For small retail environments, manufacturing
sites, restaurants and non-critical infrastructure sites,
VSaaS may offer the perfect mix of cost and offsite recovery.
For larger critical systems, the bandwidth limitations
of the WAN continue to dictate local solutions.
Infrastructure Considerations
for Disaster Recovery
Whatever the type of DR site, it is critical to rely on
high-availability infrastructure that continues to operate
during power, component or system level failures.

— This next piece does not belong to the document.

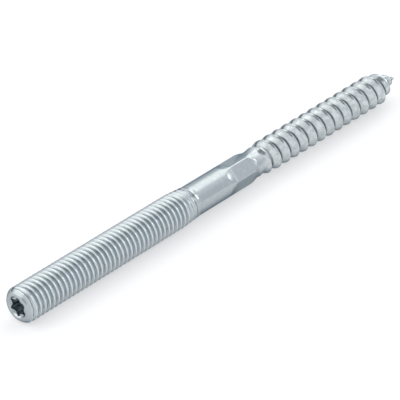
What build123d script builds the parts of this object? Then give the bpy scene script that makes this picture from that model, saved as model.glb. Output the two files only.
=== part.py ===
"""Hanger bolt, M8 x 120 mm, with a coarse wood thread of 3 mm pitch.

A double-ended stud, one piece of zinc-plated steel. From its drive end it has a
machine thread with a six-lobe recess in the end face, a plain shank, a short
pressed hexagon for a spanner, and a wood thread that runs out in a gimlet point.

It lies along X on its widest part, the machine thread, with the recess at -X and
the point at +X. The origin is in the middle of the underside of its box.

Every form is drawn about the bolt's own axis first. A station is a distance along
that axis from the recess end, and an angle is counted about it from +Y to +Z.

The machine thread is a plain cylinder of its major diameter, with the chamfer at
its start and the taper of its last turns. The wood thread is a true helix.
"""

import math
import os

from build123d import *

# --- Driving dimensions, in millimetres and degrees ------------------------------
LENGTH = 120.0

# machine-threaded half
MACHINE_DIAMETER = 8.0
MACHINE_END = 46.2
RUN_OUT_END = 51.4
END_FACE_DIAMETER = 6.2
END_CHAMFER_LENGTH = 1.1
END_FACE_ROUNDING = 0.6
END_SHOULDER_ROUNDING = 1.0
# where the turned faces' seam runs, so that a faceted copy lies on a flat of its thread
SEAM_ANGLE = 6.0

# six-lobe drive recess, size 25
LOBE_COUNT = 6
LOBE_TIP_DIAMETER = 4.5
LOBE_ROOT_DIAMETER = 3.26
LOBE_TIP_RADIUS = 0.38
FIRST_LOBE_ANGLE = 30.0
RECESS_DEPTH = 2.9
RECESS_FLOOR_DEPTH = 0.5
LEAD_IN_DIAMETER = 4.9
LEAD_IN_DEPTH = 0.35

# plain shank, pressed hexagon and neck
SHANK_DIAMETER = 7.13
FLAT_COUNT = 6
ACROSS_FLATS = 6.3
FIRST_FLAT_ANGLE = 15.0
FLAT_START = 60.7
FLAT_RAMP_LENGTH = 1.5
DIE_OVERRUN_ANGLE = 12.0
CORNER_END = 68.7
NECK_START = 70.3
NECK_DIAMETER = 6.2
NECK_END = 71.5

# wood-threaded half
WOOD_DIAMETER = 7.4
WOOD_CORE_DIAMETER = 5.5
WOOD_PITCH = 3.0
WOOD_CORE_START = 73.6
RUN_IN_START = 70.4
RUN_IN_MIDDLE = 72.7
RUN_IN_MIDDLE_DIAMETER = 6.6
RIDGE_FULL_START = 74.9
RIDGE_FULL_END = 111.9
POINT_START = 112.9
POINT_MIDDLE = 115.6
POINT_MIDDLE_DIAMETER = 5.3
POINT_THREAD_END = 119.3
POINT_THREAD_DIAMETER = 1.2
POINT_CORE_DIAMETER = 0.7

# the wood thread's section: each corner's distance along the axis from the middle
# of the crest, and its share of the thread's height. The flank that faces the
# recess end is the gentler one, and the crest's far edge is sharp.
WOOD_SECTION = (
    (-1.40, 0.00),
    (-0.45, 0.84),
    (0.14, 1.00),
    (0.66, 0.00),
)
# how far the ridge's foot is sunk in the core, and its crest's start in the neck
ROOT_SINK = 0.2
START_SINK = 0.1

# (radius, station) corners that the crest follows, and the ridge's width there
CREST_OUTLINE = (
    (NECK_DIAMETER / 2 - START_SINK, RUN_IN_START - WOOD_PITCH),
    (NECK_DIAMETER / 2 - START_SINK, RUN_IN_START),
    (RUN_IN_MIDDLE_DIAMETER / 2, RUN_IN_MIDDLE),
    (WOOD_DIAMETER / 2, RIDGE_FULL_START),
    (WOOD_DIAMETER / 2, POINT_START),
    (POINT_MIDDLE_DIAMETER / 2, POINT_MIDDLE),
    (POINT_THREAD_DIAMETER / 2, POINT_THREAD_END),
    (POINT_THREAD_DIAMETER / 2, LENGTH + WOOD_PITCH),
)
CREST_WIDTHS = (
    (0.6, RUN_IN_START),
    (0.8, RUN_IN_MIDDLE),
    (1.0, RIDGE_FULL_START),
    (1.0, POINT_START),
    (0.5, POINT_THREAD_END),
)


def revolved(outline):
    """A solid turned about the axis from (radius, station) corners."""
    return revolve(Plane.XZ * make_face(Polyline(*outline, close=True)), Axis.Z)


def wood_core_outline():
    """The (radius, station) corners of the neck, the wood thread's core and the point."""
    tip = POINT_CORE_DIAMETER / 2
    return [
        (NECK_DIAMETER / 2, NECK_START),
        (NECK_DIAMETER / 2, NECK_END),
        (WOOD_CORE_DIAMETER / 2, WOOD_CORE_START),
        (WOOD_CORE_DIAMETER / 2, POINT_START),
        (tip, LENGTH - tip),
        (0, LENGTH),
    ]


def turned_blank():
    """The bolt as turned stock: steps, tapers, core of the wood thread and point."""
    shank = SHANK_DIAMETER / 2
    blank = revolved(
        [
            (0, 0),
            (END_FACE_DIAMETER / 2, 0),
            (MACHINE_DIAMETER / 2, END_CHAMFER_LENGTH),
            (MACHINE_DIAMETER / 2, MACHINE_END),
            (shank, RUN_OUT_END),
            (shank, CORNER_END),
        ]
        + wood_core_outline()
    )
    # the shoulder is the second rim from the end face, once they are in order
    shoulder = blank.edges().filter_by(GeomType.CIRCLE).group_by(Axis.Z)[1]
    blank = fillet(shoulder, END_SHOULDER_ROUNDING)
    face_rim = blank.edges().filter_by(GeomType.CIRCLE).group_by(Axis.Z)[0]
    return fillet(face_rim, END_FACE_ROUNDING)


def polar(radius, angle):
    """A point of the end face's plane at a radius and an angle."""
    return Vector(radius * math.cos(math.radians(angle)), radius * math.sin(math.radians(angle)))


def lobed_outline():
    """The recess's outline: rounded lobes joined by tangent hollows between them."""
    half_step = 180.0 / LOBE_COUNT
    lobe_centre = LOBE_TIP_DIAMETER / 2 - LOBE_TIP_RADIUS
    root = LOBE_ROOT_DIAMETER / 2
    cosine = math.cos(math.radians(half_step))
    # radius of the hollows, from the tangency of a hollow with its lobe
    hollow_radius = (lobe_centre**2 + root**2 - 2 * lobe_centre * root * cosine - LOBE_TIP_RADIUS**2) / (
        2 * (LOBE_TIP_RADIUS - root + lobe_centre * cosine)
    )
    arcs = []
    for lobe in range(LOBE_COUNT):
        angle = FIRST_LOBE_ANGLE + 2 * half_step * lobe
        centre = polar(lobe_centre, angle)
        before = polar(root + hollow_radius, angle - half_step)
        after = polar(root + hollow_radius, angle + half_step)
        start = centre + (before - centre).normalized() * LOBE_TIP_RADIUS
        end = centre + (after - centre).normalized() * LOBE_TIP_RADIUS
        end_angle = math.degrees(math.atan2(end.Y, end.X))
        next_start = polar(end.length, 2 * (angle + half_step) - end_angle)
        arcs.append(ThreePointArc(start, polar(LOBE_TIP_DIAMETER / 2, angle), end))
        arcs.append(ThreePointArc(end, polar(root, angle + half_step), next_start))
    return make_face(arcs)


def drive_recess():
    """The tool space of the six-lobe recess, with its lead-in and coned floor."""
    socket = extrude(lobed_outline(), RECESS_DEPTH)
    lead_in = revolved(
        [
            (0, -LEAD_IN_DEPTH),
            (LEAD_IN_DIAMETER / 2 + LEAD_IN_DEPTH, -LEAD_IN_DEPTH),
            (LEAD_IN_DIAMETER / 2 - LEAD_IN_DEPTH, LEAD_IN_DEPTH),
            (0, LEAD_IN_DEPTH),
        ]
    )
    floor = revolved(
        [
            (0, RECESS_DEPTH - RECESS_FLOOR_DEPTH),
            (LOBE_ROOT_DIAMETER / 2, RECESS_DEPTH - RECESS_FLOOR_DEPTH),
            (LOBE_ROOT_DIAMETER / 2, RECESS_DEPTH),
            (0, RECESS_DEPTH + RECESS_FLOOR_DEPTH),
        ]
    )
    return socket + lead_in + floor


def flat_cutter():
    """What one die takes off the shank: a flat with a hollow ramp at its start."""
    flat = ACROSS_FLATS / 2
    drop = SHANK_DIAMETER / 2 - flat
    ramp_radius = (FLAT_RAMP_LENGTH**2 + drop**2) / (2 * drop)
    ramp_end = FLAT_START + FLAT_RAMP_LENGTH
    ramp_centre = flat + ramp_radius
    # the arc runs on above the shank's surface, so that the cut leaves no sliver
    over_angle = math.asin(FLAT_RAMP_LENGTH / ramp_radius) + math.radians(DIE_OVERRUN_ANGLE)
    over = (
        ramp_centre - ramp_radius * math.cos(over_angle),
        ramp_end - ramp_radius * math.sin(over_angle),
    )
    middle = (
        ramp_centre - ramp_radius * math.cos(over_angle / 2),
        ramp_end - ramp_radius * math.sin(over_angle / 2),
    )
    ramp = ThreePointArc((flat, ramp_end), middle, over)
    sides = Polyline(
        over,
        (MACHINE_DIAMETER, over[1]),
        (MACHINE_DIAMETER, NECK_START + drop),
        (flat, NECK_START + drop),
        (flat, ramp_end),
    )
    return extrude(Plane.XZ * make_face([ramp, sides]), MACHINE_DIAMETER / 2, both=True)


def spiral(start, end, turns):
    """A helix about the axis between two (station, radius) points, from angle 0."""
    height = end[0] - start[0]
    taper = math.atan2(end[1] - start[1], height)
    return Edge.make_helix(
        pitch=height / turns / math.cos(taper),
        height=height,
        radius=start[1],
        center=(0, 0, start[0]),
        angle=math.degrees(taper),
    )


def radius_at(outline, station):
    """The radius of a (radius, station) outline at a station, or at its nearer end."""
    station = min(max(station, outline[0][1]), outline[-1][1])
    for (low_radius, low), (high_radius, high) in zip(outline, outline[1:]):
        if station <= high:
            return low_radius + (high_radius - low_radius) * (station - low) / (high - low)


def ridge_corners(station):
    """The ridge's (station, radius) corners where its crest passes a station."""
    core_outline = wood_core_outline()
    width = radius_at(CREST_WIDTHS, station)
    corners = []
    for along, share in WOOD_SECTION:
        place = station + along * width
        core = radius_at(core_outline, place)
        crest = radius_at(CREST_OUTLINE, place)
        corners.append((place, core + share * (crest - core)))
    first, last = corners[0], corners[-1]
    return [(first[0], first[1] - ROOT_SINK)] + corners + [(last[0], last[1] - ROOT_SINK)]


def ridge_faces(first, last, ends):
    """The faces of a stretch of ridge between two stations, with the ends asked for."""
    turns = (last - first) / WOOD_PITCH
    spirals = [spiral(one, two, turns) for one, two in zip(ridge_corners(first), ridge_corners(last))]
    neighbours = spirals[1:] + spirals[:1]
    faces = [Face.make_surface_from_curves(one, two) for one, two in zip(spirals, neighbours)]
    faces += [Face(Wire.make_polygon([edge @ end for edge in spirals])) for end in ends]
    return [Rot(0, 0, 360 * first / WOOD_PITCH) * face for face in faces]


def ridge_stations():
    """Where the ridge is cut into stretches of a turn or so, all along the thread."""
    turns = round((RIDGE_FULL_END - RIDGE_FULL_START) / WOOD_PITCH)
    step = (RIDGE_FULL_END - RIDGE_FULL_START) / turns
    full = [RIDGE_FULL_START + step * turn for turn in range(turns + 1)]
    return [RUN_IN_START, RUN_IN_MIDDLE] + full + [POINT_MIDDLE, POINT_THREAD_END]


def wood_thread():
    """The ridge of the wood thread: run-in, full turns, and the taper of the point."""
    stations = ridge_stations()
    faces = []
    for first, last in zip(stations, stations[1:]):
        ends = [0] * (first == stations[0]) + [1] * (last == stations[-1])
        faces += ridge_faces(first, last, ends)
    return Solid(Shell(faces))


def hanger_bolt():
    """The whole bolt, drawn upright about its own axis."""
    bolt = Rot(0, 0, SEAM_ANGLE) * turned_blank() - drive_recess()
    for flat in range(FLAT_COUNT):
        angle = FIRST_FLAT_ANGLE + 360 / FLAT_COUNT * flat
        bolt -= Rot(0, 0, angle) * flat_cutter()
    return bolt + wood_thread()


def main():
    lying = Plane(origin=(-LENGTH / 2, 0, MACHINE_DIAMETER / 2), x_dir=(0, 1, 0), z_dir=(1, 0, 0))
    bolt = hanger_bolt()
    bolt = bolt.moved(Location(lying))
    print("valid", bolt.is_valid, "solids", len(bolt.solids()), "volume", round(bolt.volume, 1))
    os.makedirs("parts", exist_ok=True)
    export_step(bolt, "parts/hanger_bolt.step")


main()
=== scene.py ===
"""Hanger bolt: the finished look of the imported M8 x 120 part, laid out as a Blender add-on.

The bolt lies along X. It is drawn about the X axis first, with a station as the
distance from its recess end and an angle counted about the axis from +Y to +Z, and is
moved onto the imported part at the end. Each section is an open skin with a ring at
each end, and the last step sews the rings together into one closed piece.
"""

import math

import bmesh
import bpy
import numpy as np
from bpy.props import FloatProperty, FloatVectorProperty, IntProperty, PointerProperty
from mathutils import Matrix, Vector


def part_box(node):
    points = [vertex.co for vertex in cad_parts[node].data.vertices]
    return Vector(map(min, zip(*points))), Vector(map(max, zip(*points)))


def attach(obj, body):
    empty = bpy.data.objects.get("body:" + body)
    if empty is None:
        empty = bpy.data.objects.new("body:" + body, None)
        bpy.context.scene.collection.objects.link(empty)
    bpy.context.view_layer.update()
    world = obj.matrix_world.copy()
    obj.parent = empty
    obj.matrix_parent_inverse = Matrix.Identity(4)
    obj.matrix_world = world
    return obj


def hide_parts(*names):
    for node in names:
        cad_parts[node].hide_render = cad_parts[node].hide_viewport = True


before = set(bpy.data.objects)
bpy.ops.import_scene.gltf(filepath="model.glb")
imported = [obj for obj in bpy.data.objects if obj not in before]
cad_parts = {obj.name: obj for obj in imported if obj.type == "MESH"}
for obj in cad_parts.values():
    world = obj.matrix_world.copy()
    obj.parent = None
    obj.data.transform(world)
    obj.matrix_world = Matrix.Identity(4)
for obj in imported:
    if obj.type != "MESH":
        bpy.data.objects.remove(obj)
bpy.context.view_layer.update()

bl_info = {
    "name": "Hanger bolt",
    "version": (1, 0, 0),
    "blender": (4, 5, 0),
    "location": "View3D > Sidebar > Hanger bolt",
    "description": "A zinc-plated stud with a machine thread, a pressed hexagon and a wood thread",
    "category": "Object",
}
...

Pivot3, for example, eliminates any single point
of failure throughout the server, network and storage
infrastructure so that the system will continue to
operate during adverse conditions and will self-heal
during component interruptions, such as network or
server failures. Disaster recovery is a type of insurance,
and for those who anticipate the need to deploy
such a system, there is no shortcut for the type of
high-availability that Pivot3 offers across all of the
key system elements.
For DR systems based on copies of local recording,
dual-streaming video to an offsite location, or
using VSaaS to private or public clouds, the expectation
is that video data is always available. WAN bandwidth
may dictate the specific DR solution deployed,
but a common decision process on high-availability
infrastructure leads users to select systems that have
no single points of failure, which offer simple support
and seamless expansion without downtime.
Today, surveillance directors experience and benefit
from the advantages of IP-based surveillance
technology including high-resolution video, remote
and on-site video flexibility, remote management and
operational efficiency. At the same time, digital video
surveillance creates a steadily increasing stream of information,
which requires a new approach for both
storing video data efficiently and protecting it in case
of a disaster.
Whatever the size of your surveillance infrastructure,
it is critical to have a DR plan in place to safeguard
surveillance operations in the most challenging
environments because less than optimal solutions can
be costly and a source of failure. Therefore, it is critical
to understand DR options for surveillance and
which work best for your organization.